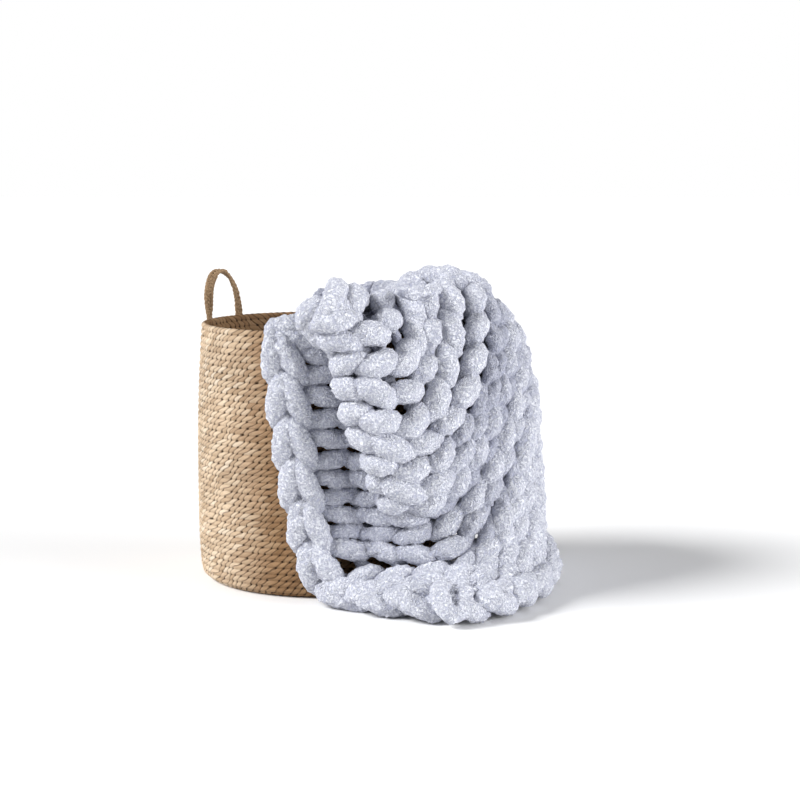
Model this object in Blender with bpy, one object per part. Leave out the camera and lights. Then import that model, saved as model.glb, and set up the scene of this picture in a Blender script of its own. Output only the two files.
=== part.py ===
"""A chunky knit blanket draped out of a coiled rope basket with one strap handle.

Metres, +Z up. The origin is the centre of the basket's underside, on the floor, and the camera side is -Y.
Places on the drape are given round the basket's axis: a turn in degrees from +X, a distance out, a height.
"""

import math
from collections import namedtuple

import bmesh
import bpy
import numpy as np
from mathutils import Matrix, Vector

GAP = 0.0003  # between pieces that touch

# Basket: a coil of rope sewn into a round tub, a little barrelled, with a rounded foot.
BASKET_HEIGHT = 0.383
RIM_RADIUS = 0.180
BELLY_RADIUS = 0.1885
BELLY_HEIGHT = 0.170
FOOT_RADIUS = 0.183
FOOT_ROUNDING = 0.018
WALL = 0.009
BASKET_SEGMENTS = 72
WALL_RINGS = 8

# Handle: one flat braided strap, bent and twisted to an arch, its two ends sewn flat outside the rim.
STRAP_WIDTH = 0.014
STRAP_THICKNESS = 0.006
STRAP_RISE = 0.069
STRAP_SEWN_DEPTH = 0.030
STRAP_LEAN = 0.008
LEG_TURNS = (161.0, 137.0)
STRAP_STEPS = 30
SEWN_STEPS = 4
STRAP_CORNERS = 12

# The way the strap's width points, as a turn from +X, at shares of the arch from the left end to the right.
Twist = namedtuple("Twist", "share turn")
STRAP_TWIST = (Twist(0.0, 71), Twist(0.25, 12), Twist(0.5, -31), Twist(0.75, -88), Twist(1.0, -133))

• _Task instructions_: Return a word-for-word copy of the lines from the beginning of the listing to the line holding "from mathutils import Matrix, Vector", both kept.

• _Response below_:
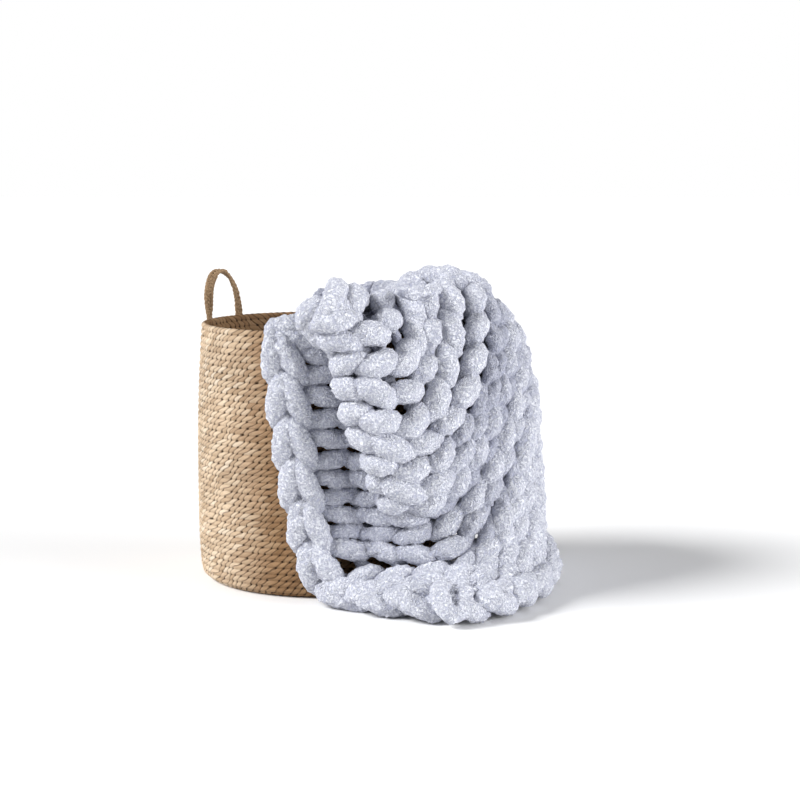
Model this object in Blender with bpy, one object per part. Leave out the camera and lights. Then import that model, saved as model.glb, and set up the scene of this picture in a Blender script of its own. Output only the two files.
=== part.py ===
"""A chunky knit blanket draped out of a coiled rope basket with one strap handle.

Metres, +Z up. The origin is the centre of the basket's underside, on the floor, and the camera side is -Y.
Places on the drape are given round the basket's axis: a turn in degrees from +X, a distance out, a height.
"""

import math
from collections import namedtuple

import bmesh
import bpy
import numpy as np
from mathutils import Matrix, Vector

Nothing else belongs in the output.